— BEGIN —

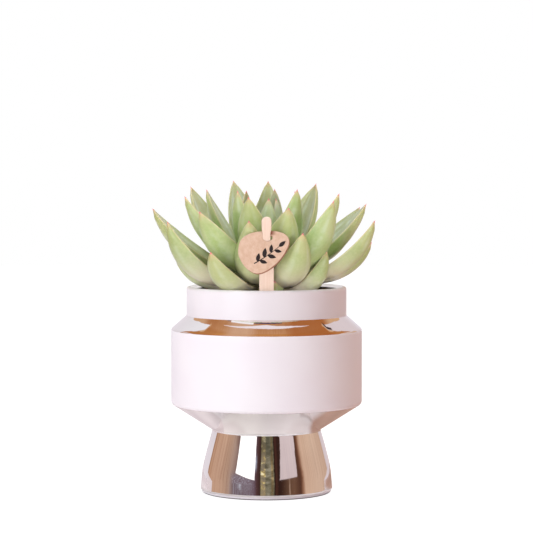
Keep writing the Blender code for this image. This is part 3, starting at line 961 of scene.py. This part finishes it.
def middle_strip(t, azimuth, row, patch):
    """The gold and olive strip in the middle: patches down its left, a mottled line right."""
    gold = t.ramp(patch, (0.3, (120, 114, 98)), (0.47, (152, 138, 114)), (0.55, (160, 140, 94)),
                  (0.6, (240, 220, 150)), (0.68, (252, 242, 206)))
    dim = t.ramp(patch, (0.3, (80, 74, 60)), (0.5, (126, 120, 100)), (0.62, (156, 150, 130)))
    line = t.ramp(patch, (0.35, (84, 76, 58)), (0.5, (124, 108, 78)), (0.62, (176, 156, 112)))
    strip = t.paint(
        dim, (azimuth.within(7.6, 11.6, 1.8), line), (azimuth.within(-10, -2.2, 1.4), gold),
        (row.fade(24, 31, 0, 0.55), (56, 58, 44)))
    return azimuth.within(-10.4, 12.8, 0.8), strip


def left_glitter(t, azimuth, row, patch):
    """Below the left window: a darker room, a bluish glitter and two glints."""
    spot = t.point(azimuth * 0.5, row * 1.3)
    grain = spot.noise(0.9, 5, 0.8)
    lilac = t.paint(
        (124, 108, 118), (grain.fade(0.46, 0.72), (210, 213, 232)),
        (row.fade(10, 3, 0, 0.35), (92, 76, 82)),
        (spot.cells(1.1).fade(0.16, 0.06), (232, 236, 250)))
    glow = azimuth.within(-68, -56, 10) * row.fade(30, 20)
    haze = azimuth.within(-62, -24, 14) * row.fade(17, 12)
    slant = row + azimuth.line(-54, -40, -2, 2)
    glint = azimuth.within(-52, -43, 6) * slant.within(4.9, 6, 2.4)
    shine = azimuth.within(-22, -18, 4) * row.within(18.5, 25, 6)
    return ((glow * 0.4, (190, 168, 158)), (haze * 0.85, lilac),
            (glint * patch.fade(0.35, 0.55, 0.5, 1), (232, 240, 255)),
            (shine * 0.6, (208, 222, 246)))


def foot_mirror():
    """Heights on the surround, mm, each with the height on the foot where the camera sees it."""
    foot = np.array([p for p in filleted(OUTSIDE)[::-1] if FOOT_LOW < p[1] < FOOT_HIGH])
    middle, step = (foot[1:] + foot[:-1]) / 2, np.diff(foot, axis=0)
    normal = unit(np.stack([step[:, 1], -step[:, 0]], 1))
    eye = unit(np.array([-CAMERA_PLACE[1], CAMERA_PLACE[2]]) / MM - middle)
    way = 2 * (normal * eye).sum(1, keepdims=True) * normal - eye
    height = middle[:, 1] + way[:, 1] / way[:, 0] * (SURROUND_R - middle[:, 0])
    return list(zip(height, middle[:, 1]))


def make_surround():
    """Dim panels, curtains and two windows round the front, which only mirrors show."""
    t, where = new_material("surround")
    x, y, z = where.axes()
    azimuth, height = compass(x, y), z * 1000
    # Height read as millimetres up the foot in which it is mirrored.
    rows = foot_mirror()
    low, high = rows[0][0], rows[-1][0]
    stops = [((h - low) / (high - low), (*[up / ROW_LIMIT] * 3, 1)) for h, up in rows]
    row = t.ramp(height.line(low, high), *stops) * ROW_LIMIT
    sway = t.point(azimuth * 0.2, row * 0.35).noise(1, 3, 0.6)
    swayed = azimuth + (sway - 0.5) * 3
    fibre = t.point(azimuth * 0.55, row * 0.03).noise(1, 3, 0.6)
    patch = t.point(azimuth * 0.06, row * 0.42).noise(1, 2, 0.6)
    bands = (((a - BANDS_START) / (BANDS_END - BANDS_START), c) for a, c in SURROUND_BANDS)
    panels = t.ramp(swayed.line(BANDS_START, BANDS_END), *bands)
    pale = fibre.fade(0.35, 0.65, 0, 0.28) * (1 - swayed.within(-64, 66, 6))
    leg = swayed.within(38.4, 40.6, 1.6) * row.fade(14, 5.5, 0.3, 0.7)
    # Two windows: a bright one on the left, a dimmer one on the right that leans.
    left_sill = azimuth.line(-55, -21, 88, 50)
    left = azimuth.within(-55, -20.5, 1.2) * (height - left_sill).fade(-6, 3)
    right_sill = azimuth.line(27, 58, 52, 62)
    leaning = azimuth + row.line(34, 10, 0, 6)
    right = leaning.within(28, 59, 1.2) * (height - right_sill).fade(-3, 3)
    # Both ends run out in a pale border that turns in near the foot's lower edge.
    cut = row.fade(3.25, 2.75, 0, 34)
    ends = t.math("MAXIMUM", (swayed - cut).fade(-124, -125.5),
                  (swayed + cut).fade(135.5, 137))
    colour = t.paint(
        panels, (pale, (236, 206, 182)), (fibre.fade(0.5, 0.25, 0, 0.22), (96, 58, 40)),
        middle_strip(t, swayed, row, patch), *left_glitter(t, azimuth, row, patch),
        (leg, (186, 156, 136)),
        (right, t.mix(fibre.fade(0.3, 0.7), (214, 198, 202), (226, 210, 210))),
        (left, WHITE), (ends, (230, 218, 222)))
    finish = t.end(t.glow(colour, left * 0.5 + 1))
    azimuths = np.linspace(-125, 137, 132)
    verts = [by_compass(SURROUND_R, a, h) for h in (SURROUND_LOW, SURROUND_TOP) for a in azimuths]
    stage_mesh("surround", verts, grid_faces(2, len(azimuths), False), finish, True)


def make_rim_card():
    """A caramel card close under the leaves, which only the silver shoulder shows."""
    t, where = new_material("rim_card")
    x, y, _ = where.axes()
    azimuth, radius = compass(x, y), where.radius(1000)
    turn = abs(azimuth)
    grain = t.point(azimuth * 0.9, radius * 0.12).noise(1, 3, 0.6)
    card = t.ramp(radius.line(50, 62), (0, (190, 138, 96)), (0.3, (190, 136, 94)),
                  (0.6, (200, 148, 106)), (0.8, (192, 132, 82)), (0.95, (200, 140, 84)))
    # A pale lens in front, and a navy line with a bright gap along the card's inner edge.
    lens = (turn.fade(0, 43, 53.9, 54.2) - radius).fade(-0.12, 0.12)
    lens = lens * (radius - turn.line(0, 43, 51.5, 54.1)).fade(-0.12, 0.12)
    navy = t.math("MAXIMUM", azimuth.within(-12, 15, 0.8), azimuth.within(-41, -36.5, 0.8))
    bright = azimuth.within(-36, -12.5, 0.8) * radius.fade(51.5, 51.2)
    # At both sides a pale wedge parts the card, with a dark sliver along its right one.
    first = turn.line(62, 82, 56.8, 59.9) + turn.line(82, 99, 0, 6.1)
    last = turn.line(60, 64, 56.3, 61) + turn.line(64, 82, 0, 7.5) \
        + turn.fade(82, 106, 0, 30)
    over = radius - last
    light = over.within(-0.6, 1.4, 1.2) * turn.within(59, 70, 3) * 0.6
    light = t.math("MAXIMUM", light, turn.fade(62, 76, 0, 0.45) * over.fade(0.2, -0.2))
    sliver = azimuth.within(60.5, 70, 1.5) * over.within(-2.4, -0.3, 0.5)
    wedge = (radius - first).fade(-0.2, 0.2) * over.fade(0.2, -0.2) * (1 - sliver)
    colour = t.paint(
        card, (grain.fade(0.35, 0.7, 0, 0.4), (168, 106, 62)),
        (turn.fade(40, 60, 0, 0.5), (176, 112, 68)),
        (azimuth.within(20, 68, 14) * 0.75, (172, 100, 50)),
        (azimuth.within(-36, -12, 14) * 0.5, (224, 190, 164)),
        (lens * turn.fade(43.5, 42), (244, 234, 240)),
        (navy * radius.fade(50.95, 50.75), (70, 66, 100)), (bright, (250, 248, 252)),
        (light, (236, 204, 166)), (sliver, (62, 44, 48)))
    from_below = t.value("NewGeometry", output="Backfacing")
    clear = t.value("BsdfTransparent")
    finish = t.end(t.blend(from_below * (1 - wedge), clear, t.glow(colour)))
    azimuths = np.arange(-180, 180)
    reach = np.interp(abs(azimuths), *zip(*RIM_CARD_REACH))
    verts = [by_compass(r, a, RIM_CARD_Z) for r, a in zip(reach, azimuths)]
    verts += [by_compass(RIM_CARD_R, a, RIM_CARD_Z) for a in azimuths]
    stage_mesh("rim_card", verts, grid_faces(2, len(azimuths)), finish, True)


def make_world():
    """White to the camera, pale to mirrors, and soft light on the object."""
    scene.world = bpy.data.worlds.new("studio")
    t = Tree(scene.world)
    x, y, z = t.place("Generated").axes()
    azimuth = compass(x, y)
    # Little light comes from the tan front right, and more from the back right.
    warm = azimuth.within(46, 118, 30) * z.fade(0.75, 0.4)
    soft = t.paint((0.48, 0.475, 0.49, 1), (warm, (0.3, 0.07, 0, 1)),
                   (azimuth.within(130, 176, 14), (2.8, 2.66, 2.7, 1)))
    mirrored = t.paint((232, 225, 232), (z.fade(-0.1, 0.7), (244, 244, 250)),
                       (azimuth.within(110, 165, 20), (222, 209, 213)))
    seen = t.paint(soft, (t.ray("Glossy"), mirrored), (t.ray("Camera"), WHITE))
    t.end(t.value("Background", {"Color": seen}), "World")


PLANT_NAMES = ("skin_leaf", "heart_leaf", "stick", "tag")  # how the lit plant's pieces start
KEY_PLACE = (-0.85, -1.05, 0.6)
POT_MIDDLE = (0, 0, 0.1)
PLANT_MIDDLE = (0, 0, 0.16)
# The plant's lamps as (name, size, place, power).
STRIPS = (("left_strip", (0.35, 0.7), (-0.85, -1.05, 0.22), 4.15),
          ("right_strip", (0.35, 0.7), (0.95, -1, 0.15), 4.7),
          ("low_strip", (1.4, 0.12), (0.2, -1.35, 0.03), 4.4))
CAMERA_PLACE = (0, -1.39415, 0.20689)
CAMERA_DOWN = 2.69  # degrees that it looks down
CAMERA_LENS = 150.461764  # mm, on a sensor 36 mm wide


def softbox(name, size, place, target, power, colour=(1, 1, 1)):
    light = bpy.data.lights.new(name, "AREA")
    light.shape = "RECTANGLE"
    light.size, light.size_y = size
    light.energy = power
    light.color = colour
    obj = new_object(name, light)
    obj.location = place
    obj.rotation_euler = (Vector(target) - Vector(place)).to_track_quat("-Z", "Y").to_euler()
    obj.visible_camera = False
    return obj


def group(name, objects):
    """A collection for light linking."""
    made = bpy.data.collections.new(name)
    for obj in objects:
        made.objects.link(obj)
    return made


def make_lights():
    """Soft lamps: a key from the left for the pot, strips for the plant, and one from above."""
    shown = [obj for obj in scene.objects if obj.type == "MESH"]
    plant = group("plant", [obj for obj in shown if obj.name.startswith(PLANT_NAMES)])
    rest = group("pot_and_floor", [obj for obj in shown if not obj.name.startswith(PLANT_NAMES)])
    key = softbox("key", (0.9, 0.9), KEY_PLACE, POT_MIDDLE, 8.95, (0.94, 0.98, 1))
    key.light_linking.receiver_collection = rest
    key.visible_glossy = False
    softbox("top", (0.4, 0.6), (0, -0.15, 1.1), POT_MIDDLE, 4.5)
    for name, size, place, power in STRIPS:
        lamp = softbox(name, size, place, PLANT_MIDDLE, power)
        lamp.light_linking.receiver_collection = plant
        lamp.light_linking.blocker_collection = plant  # the pale rim passes this light on
    # The light that the pale rim passes round under the leaves.
    rim = new_object("rim", bpy.data.lights.new("rim", "POINT"))
    rim.data.energy, rim.data.shadow_soft_size = 0.07, 5 * MM
    rim.location = (0, 0, 0.134)
    rim.visible_camera = rim.visible_glossy = False
    body = group("pot_only", [bpy.data.objects["pot_body"]])
    rim.light_linking.receiver_collection = rim.light_linking.blocker_collection = body


def make_camera():
    """The photograph's view: far away, a little above the pot, looking slightly down."""
    camera = bpy.data.cameras.new("camera")
    camera.sensor_width = 36
    camera.lens = CAMERA_LENS
    camera.clip_start, camera.clip_end = 0.05, 20
    obj = new_object("camera", camera)
    obj.location = CAMERA_PLACE
    obj.rotation_euler = (radians(90 - CAMERA_DOWN), 0, 0)
    scene.camera = obj


def main():
    leaf = leaf_skin()
    make_leaves(leaf)
    make_heart(leaf)
    make_cover_pot(white_glaze(), silver_glaze())
    make_soil(crumbs("peat", (52, 34, 26), (86, 60, 44)),
              crumbs("bark_bits", (72, 48, 36), (118, 82, 58)))
    stand = make_stick(raw_birch())
    make_tag(stand, kraft_board(), print_ink())
    for name, finish in (("grow_pot", dark_plastic()), ("crown", crown_bark())):
        nodes[name].data.materials.clear()
        nodes[name].data.materials.append(finish)
    make_floor()
    make_world()
    make_surround()
    make_rim_card()
    make_lights()
    make_camera()
    scene.view_settings.view_transform = "Standard"


main()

— END —

§ Goal
Reproduce only the lines from the top of the material through the one bearing "(shine * 0.6, (208, 222, 246)))", each exactly as it stands.

§ Result
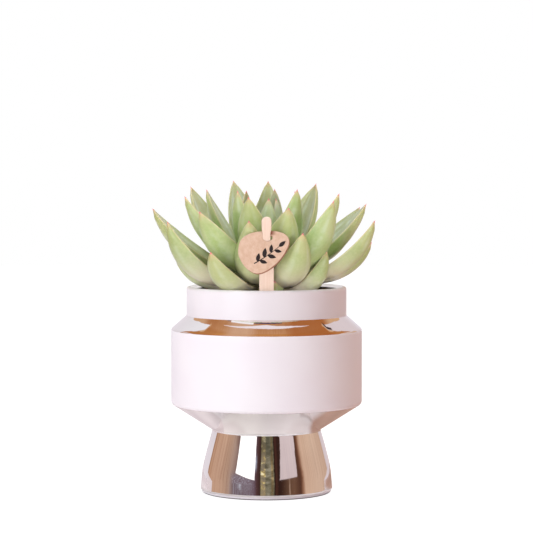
Keep writing the Blender code for this image. This is part 3, starting at line 961 of scene.py. This part finishes it.
def middle_strip(t, azimuth, row, patch):
    """The gold and olive strip in the middle: patches down its left, a mottled line right."""
    gold = t.ramp(patch, (0.3, (120, 114, 98)), (0.47, (152, 138, 114)), (0.55, (160, 140, 94)),
                  (0.6, (240, 220, 150)), (0.68, (252, 242, 206)))
    dim = t.ramp(patch, (0.3, (80, 74, 60)), (0.5, (126, 120, 100)), (0.62, (156, 150, 130)))
    line = t.ramp(patch, (0.35, (84, 76, 58)), (0.5, (124, 108, 78)), (0.62, (176, 156, 112)))
    strip = t.paint(
        dim, (azimuth.within(7.6, 11.6, 1.8), line), (azimuth.within(-10, -2.2, 1.4), gold),
        (row.fade(24, 31, 0, 0.55), (56, 58, 44)))
    return azimuth.within(-10.4, 12.8, 0.8), strip


def left_glitter(t, azimuth, row, patch):
    """Below the left window: a darker room, a bluish glitter and two glints."""
    spot = t.point(azimuth * 0.5, row * 1.3)
    grain = spot.noise(0.9, 5, 0.8)
    lilac = t.paint(
        (124, 108, 118), (grain.fade(0.46, 0.72), (210, 213, 232)),
        (row.fade(10, 3, 0, 0.35), (92, 76, 82)),
        (spot.cells(1.1).fade(0.16, 0.06), (232, 236, 250)))
    glow = azimuth.within(-68, -56, 10) * row.fade(30, 20)
    haze = azimuth.within(-62, -24, 14) * row.fade(17, 12)
    slant = row + azimuth.line(-54, -40, -2, 2)
    glint = azimuth.within(-52, -43, 6) * slant.within(4.9, 6, 2.4)
    shine = azimuth.within(-22, -18, 4) * row.within(18.5, 25, 6)
    return ((glow * 0.4, (190, 168, 158)), (haze * 0.85, lilac),
            (glint * patch.fade(0.35, 0.55, 0.5, 1), (232, 240, 255)),
            (shine * 0.6, (208, 222, 246)))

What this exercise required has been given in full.